◆ **Task directions**
Give only the number of lines below that contain the word "True".

○ ○ ○ ○ ○ ○ ○

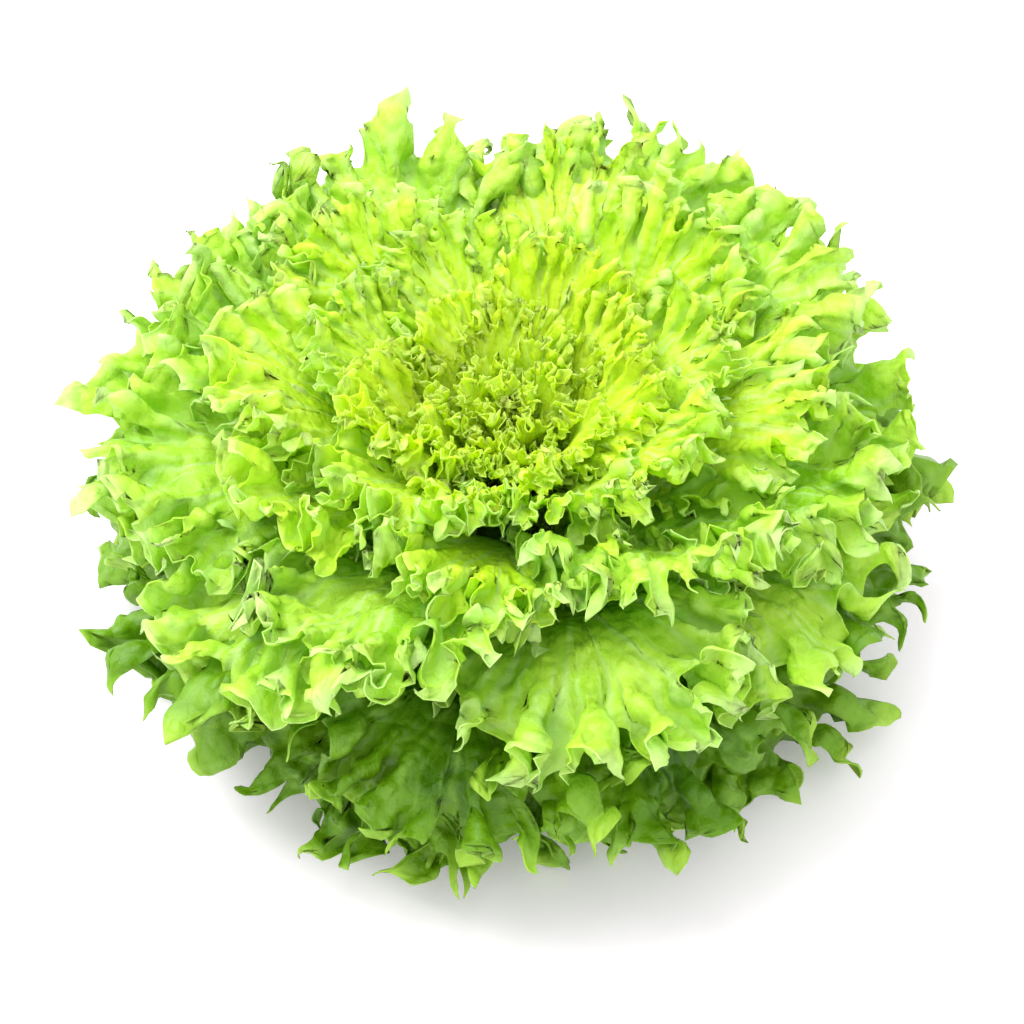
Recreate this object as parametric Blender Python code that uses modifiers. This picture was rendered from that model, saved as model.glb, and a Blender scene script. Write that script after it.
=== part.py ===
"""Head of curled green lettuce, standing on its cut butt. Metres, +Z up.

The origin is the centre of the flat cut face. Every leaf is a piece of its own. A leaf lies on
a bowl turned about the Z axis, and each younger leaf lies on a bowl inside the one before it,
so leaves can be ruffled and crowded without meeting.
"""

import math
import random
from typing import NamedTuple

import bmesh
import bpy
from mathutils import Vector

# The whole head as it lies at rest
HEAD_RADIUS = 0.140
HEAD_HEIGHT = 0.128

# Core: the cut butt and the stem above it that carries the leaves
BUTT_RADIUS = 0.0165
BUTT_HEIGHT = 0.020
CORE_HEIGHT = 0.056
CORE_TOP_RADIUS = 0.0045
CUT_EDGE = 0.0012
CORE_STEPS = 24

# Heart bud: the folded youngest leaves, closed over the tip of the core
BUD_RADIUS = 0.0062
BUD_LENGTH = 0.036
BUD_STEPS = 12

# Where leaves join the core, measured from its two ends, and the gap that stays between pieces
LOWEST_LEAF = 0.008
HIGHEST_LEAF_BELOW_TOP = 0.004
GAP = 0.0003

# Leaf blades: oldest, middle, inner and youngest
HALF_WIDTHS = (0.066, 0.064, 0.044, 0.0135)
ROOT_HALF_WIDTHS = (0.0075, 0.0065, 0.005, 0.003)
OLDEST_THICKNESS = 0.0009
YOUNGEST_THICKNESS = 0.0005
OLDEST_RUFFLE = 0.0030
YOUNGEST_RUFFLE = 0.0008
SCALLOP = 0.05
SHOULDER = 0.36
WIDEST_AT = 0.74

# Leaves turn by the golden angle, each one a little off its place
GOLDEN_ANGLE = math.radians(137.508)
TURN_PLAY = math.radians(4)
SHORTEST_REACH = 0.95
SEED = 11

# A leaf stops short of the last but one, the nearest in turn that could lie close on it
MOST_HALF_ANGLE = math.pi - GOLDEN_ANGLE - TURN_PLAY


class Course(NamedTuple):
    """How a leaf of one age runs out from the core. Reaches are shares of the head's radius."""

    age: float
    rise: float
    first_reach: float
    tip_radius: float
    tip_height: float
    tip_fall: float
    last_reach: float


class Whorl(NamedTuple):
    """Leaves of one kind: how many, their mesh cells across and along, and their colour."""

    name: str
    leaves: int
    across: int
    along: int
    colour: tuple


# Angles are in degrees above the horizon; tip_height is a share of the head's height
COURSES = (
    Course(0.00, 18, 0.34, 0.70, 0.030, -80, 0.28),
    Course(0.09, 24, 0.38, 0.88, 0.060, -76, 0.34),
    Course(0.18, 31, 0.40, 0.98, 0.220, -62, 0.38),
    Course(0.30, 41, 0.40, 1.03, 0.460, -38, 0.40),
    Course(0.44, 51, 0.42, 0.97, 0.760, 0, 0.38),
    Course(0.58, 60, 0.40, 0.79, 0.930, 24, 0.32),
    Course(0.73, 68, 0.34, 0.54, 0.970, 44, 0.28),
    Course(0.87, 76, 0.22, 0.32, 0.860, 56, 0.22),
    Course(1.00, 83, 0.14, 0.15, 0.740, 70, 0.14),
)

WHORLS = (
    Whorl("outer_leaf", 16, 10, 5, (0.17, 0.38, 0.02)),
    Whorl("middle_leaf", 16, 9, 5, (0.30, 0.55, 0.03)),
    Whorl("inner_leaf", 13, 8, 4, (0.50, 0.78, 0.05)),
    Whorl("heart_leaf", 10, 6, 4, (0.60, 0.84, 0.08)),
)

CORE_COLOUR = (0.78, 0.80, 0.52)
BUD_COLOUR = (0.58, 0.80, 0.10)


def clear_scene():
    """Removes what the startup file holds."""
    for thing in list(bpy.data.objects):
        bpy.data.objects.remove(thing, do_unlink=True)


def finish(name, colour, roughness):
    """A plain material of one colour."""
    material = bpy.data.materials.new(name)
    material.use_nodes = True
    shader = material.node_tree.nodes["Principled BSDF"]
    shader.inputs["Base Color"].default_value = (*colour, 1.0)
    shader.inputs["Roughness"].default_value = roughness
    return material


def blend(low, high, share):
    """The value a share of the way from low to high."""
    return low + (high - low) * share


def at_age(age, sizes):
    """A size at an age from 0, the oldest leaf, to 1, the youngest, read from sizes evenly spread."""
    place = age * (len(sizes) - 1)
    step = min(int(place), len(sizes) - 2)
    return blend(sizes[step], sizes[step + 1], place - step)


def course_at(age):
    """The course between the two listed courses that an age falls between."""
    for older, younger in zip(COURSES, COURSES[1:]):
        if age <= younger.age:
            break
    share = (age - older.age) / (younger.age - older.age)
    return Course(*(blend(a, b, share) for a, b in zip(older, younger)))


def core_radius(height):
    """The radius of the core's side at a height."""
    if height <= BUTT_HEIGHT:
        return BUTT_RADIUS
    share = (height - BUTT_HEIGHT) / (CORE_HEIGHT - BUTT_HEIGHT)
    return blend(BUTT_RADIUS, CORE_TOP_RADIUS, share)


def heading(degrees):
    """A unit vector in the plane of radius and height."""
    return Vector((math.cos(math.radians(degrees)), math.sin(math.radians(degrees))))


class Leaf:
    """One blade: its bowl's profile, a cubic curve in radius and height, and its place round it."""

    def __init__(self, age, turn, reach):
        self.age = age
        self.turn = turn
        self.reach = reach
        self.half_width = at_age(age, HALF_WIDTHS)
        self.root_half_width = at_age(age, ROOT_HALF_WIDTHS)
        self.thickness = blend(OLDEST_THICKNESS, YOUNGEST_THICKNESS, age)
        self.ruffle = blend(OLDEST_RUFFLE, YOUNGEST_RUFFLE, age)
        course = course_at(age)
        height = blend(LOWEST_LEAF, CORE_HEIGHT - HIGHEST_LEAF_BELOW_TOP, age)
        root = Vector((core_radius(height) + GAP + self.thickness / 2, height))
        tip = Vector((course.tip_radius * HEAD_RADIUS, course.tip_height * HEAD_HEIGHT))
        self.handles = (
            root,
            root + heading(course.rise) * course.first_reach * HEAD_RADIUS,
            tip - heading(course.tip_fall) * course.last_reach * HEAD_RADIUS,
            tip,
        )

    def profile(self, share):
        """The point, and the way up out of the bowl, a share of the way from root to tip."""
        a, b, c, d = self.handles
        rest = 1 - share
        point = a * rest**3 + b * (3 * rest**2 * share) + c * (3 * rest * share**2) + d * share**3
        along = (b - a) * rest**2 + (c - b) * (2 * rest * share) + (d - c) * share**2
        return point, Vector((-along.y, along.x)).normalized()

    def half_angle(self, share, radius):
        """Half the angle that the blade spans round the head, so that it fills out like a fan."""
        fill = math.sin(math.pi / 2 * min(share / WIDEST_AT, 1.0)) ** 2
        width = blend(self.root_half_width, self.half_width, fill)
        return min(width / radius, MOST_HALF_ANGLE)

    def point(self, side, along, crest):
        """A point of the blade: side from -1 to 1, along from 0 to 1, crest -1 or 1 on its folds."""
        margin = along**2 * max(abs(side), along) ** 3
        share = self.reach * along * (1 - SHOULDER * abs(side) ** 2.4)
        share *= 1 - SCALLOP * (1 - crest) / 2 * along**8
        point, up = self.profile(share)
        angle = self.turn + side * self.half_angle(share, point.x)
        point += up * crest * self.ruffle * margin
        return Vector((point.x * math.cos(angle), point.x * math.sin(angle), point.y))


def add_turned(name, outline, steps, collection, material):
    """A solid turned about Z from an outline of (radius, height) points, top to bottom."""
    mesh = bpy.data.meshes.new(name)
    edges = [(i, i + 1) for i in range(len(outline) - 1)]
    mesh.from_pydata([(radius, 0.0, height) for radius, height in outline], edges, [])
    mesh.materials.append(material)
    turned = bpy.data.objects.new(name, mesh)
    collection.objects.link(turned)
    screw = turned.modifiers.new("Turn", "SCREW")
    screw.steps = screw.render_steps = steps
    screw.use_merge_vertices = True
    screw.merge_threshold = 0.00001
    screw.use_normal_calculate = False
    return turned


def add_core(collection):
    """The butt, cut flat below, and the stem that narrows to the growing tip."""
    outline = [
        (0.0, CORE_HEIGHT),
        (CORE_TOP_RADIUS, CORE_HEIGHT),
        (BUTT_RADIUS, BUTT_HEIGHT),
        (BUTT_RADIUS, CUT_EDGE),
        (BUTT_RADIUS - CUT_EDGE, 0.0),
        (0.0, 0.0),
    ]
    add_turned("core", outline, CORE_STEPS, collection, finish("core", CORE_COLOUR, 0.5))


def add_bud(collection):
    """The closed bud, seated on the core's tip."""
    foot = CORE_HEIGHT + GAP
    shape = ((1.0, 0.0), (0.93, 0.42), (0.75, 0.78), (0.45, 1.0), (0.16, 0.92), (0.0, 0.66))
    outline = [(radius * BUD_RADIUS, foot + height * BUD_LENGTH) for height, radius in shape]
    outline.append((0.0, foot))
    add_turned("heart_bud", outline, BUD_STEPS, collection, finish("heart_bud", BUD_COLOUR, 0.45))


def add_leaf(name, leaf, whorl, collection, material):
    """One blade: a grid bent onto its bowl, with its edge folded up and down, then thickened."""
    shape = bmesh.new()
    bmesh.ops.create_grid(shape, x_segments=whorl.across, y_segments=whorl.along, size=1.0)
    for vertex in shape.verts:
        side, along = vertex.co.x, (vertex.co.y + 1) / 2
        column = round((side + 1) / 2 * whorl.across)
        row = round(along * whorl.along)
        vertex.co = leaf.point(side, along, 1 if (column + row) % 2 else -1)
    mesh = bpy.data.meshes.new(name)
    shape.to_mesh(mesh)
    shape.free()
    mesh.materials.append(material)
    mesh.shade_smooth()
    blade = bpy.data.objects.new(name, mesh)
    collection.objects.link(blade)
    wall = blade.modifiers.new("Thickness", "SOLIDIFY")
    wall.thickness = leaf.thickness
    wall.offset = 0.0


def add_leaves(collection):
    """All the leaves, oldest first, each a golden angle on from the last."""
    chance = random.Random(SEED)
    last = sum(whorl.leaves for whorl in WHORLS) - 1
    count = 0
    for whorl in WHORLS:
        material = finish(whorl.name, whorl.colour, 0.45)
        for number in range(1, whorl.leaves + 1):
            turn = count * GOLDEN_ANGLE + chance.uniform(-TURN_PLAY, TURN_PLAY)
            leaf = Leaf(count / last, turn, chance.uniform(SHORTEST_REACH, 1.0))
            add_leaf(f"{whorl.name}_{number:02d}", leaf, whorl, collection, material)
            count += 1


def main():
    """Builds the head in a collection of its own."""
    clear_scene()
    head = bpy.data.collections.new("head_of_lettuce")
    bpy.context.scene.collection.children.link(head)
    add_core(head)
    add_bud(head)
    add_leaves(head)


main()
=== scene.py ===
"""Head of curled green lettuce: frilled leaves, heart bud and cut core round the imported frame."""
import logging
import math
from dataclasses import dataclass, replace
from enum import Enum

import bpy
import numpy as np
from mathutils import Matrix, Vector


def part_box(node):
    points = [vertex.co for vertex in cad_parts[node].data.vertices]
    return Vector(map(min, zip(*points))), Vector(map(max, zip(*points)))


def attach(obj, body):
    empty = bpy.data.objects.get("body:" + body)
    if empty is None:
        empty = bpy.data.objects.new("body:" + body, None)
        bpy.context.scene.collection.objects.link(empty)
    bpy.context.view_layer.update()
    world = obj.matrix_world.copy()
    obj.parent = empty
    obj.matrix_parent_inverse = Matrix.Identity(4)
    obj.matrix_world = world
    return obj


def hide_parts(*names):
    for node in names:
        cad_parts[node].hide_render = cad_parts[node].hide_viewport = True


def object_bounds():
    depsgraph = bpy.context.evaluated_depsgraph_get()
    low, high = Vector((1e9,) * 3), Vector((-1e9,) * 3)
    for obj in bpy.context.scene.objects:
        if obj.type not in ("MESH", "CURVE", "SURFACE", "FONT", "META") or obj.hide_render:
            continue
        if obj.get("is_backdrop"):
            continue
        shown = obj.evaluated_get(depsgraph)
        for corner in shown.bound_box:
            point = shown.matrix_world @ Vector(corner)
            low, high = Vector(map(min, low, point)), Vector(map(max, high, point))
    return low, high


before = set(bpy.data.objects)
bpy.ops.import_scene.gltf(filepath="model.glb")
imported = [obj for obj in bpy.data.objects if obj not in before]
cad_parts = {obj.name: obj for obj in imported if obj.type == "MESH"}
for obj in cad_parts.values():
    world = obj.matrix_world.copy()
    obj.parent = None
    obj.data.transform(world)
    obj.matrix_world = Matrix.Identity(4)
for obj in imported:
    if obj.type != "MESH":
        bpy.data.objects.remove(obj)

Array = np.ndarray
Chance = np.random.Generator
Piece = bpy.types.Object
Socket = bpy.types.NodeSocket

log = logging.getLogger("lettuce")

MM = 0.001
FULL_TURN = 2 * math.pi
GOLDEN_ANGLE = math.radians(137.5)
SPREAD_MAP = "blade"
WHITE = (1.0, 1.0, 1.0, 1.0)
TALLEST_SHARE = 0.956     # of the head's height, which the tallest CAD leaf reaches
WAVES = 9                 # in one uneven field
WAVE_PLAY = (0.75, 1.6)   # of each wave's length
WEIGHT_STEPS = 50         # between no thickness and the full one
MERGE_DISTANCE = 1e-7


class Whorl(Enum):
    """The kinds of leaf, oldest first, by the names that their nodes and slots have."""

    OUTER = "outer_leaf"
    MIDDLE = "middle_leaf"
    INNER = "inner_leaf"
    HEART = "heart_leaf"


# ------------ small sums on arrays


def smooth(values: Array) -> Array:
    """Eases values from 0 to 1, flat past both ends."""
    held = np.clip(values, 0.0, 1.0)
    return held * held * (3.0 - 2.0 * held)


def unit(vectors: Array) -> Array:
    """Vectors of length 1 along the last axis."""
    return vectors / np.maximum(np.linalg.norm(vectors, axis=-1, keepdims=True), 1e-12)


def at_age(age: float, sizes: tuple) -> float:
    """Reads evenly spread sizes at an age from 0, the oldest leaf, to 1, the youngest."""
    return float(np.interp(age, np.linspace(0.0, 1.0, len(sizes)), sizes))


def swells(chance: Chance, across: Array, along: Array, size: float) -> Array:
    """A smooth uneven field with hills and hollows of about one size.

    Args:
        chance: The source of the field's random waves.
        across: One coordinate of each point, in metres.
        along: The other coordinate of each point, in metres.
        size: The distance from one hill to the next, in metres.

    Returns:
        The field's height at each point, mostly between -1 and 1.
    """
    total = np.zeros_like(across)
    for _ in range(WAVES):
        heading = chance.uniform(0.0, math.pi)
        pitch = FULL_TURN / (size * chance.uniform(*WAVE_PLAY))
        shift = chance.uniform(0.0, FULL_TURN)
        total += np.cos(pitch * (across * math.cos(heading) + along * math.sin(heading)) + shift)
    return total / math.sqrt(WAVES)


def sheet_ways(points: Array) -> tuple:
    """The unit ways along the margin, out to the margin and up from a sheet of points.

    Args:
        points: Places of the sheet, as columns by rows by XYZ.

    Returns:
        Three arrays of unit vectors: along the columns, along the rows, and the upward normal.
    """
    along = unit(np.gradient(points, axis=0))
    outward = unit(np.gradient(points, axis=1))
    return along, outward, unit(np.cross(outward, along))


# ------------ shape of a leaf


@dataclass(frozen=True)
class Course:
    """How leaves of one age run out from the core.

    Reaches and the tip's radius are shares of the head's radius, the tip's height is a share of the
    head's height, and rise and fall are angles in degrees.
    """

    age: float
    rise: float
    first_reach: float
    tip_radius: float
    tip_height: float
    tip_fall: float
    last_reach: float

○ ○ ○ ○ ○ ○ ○

◆ **Reply**
6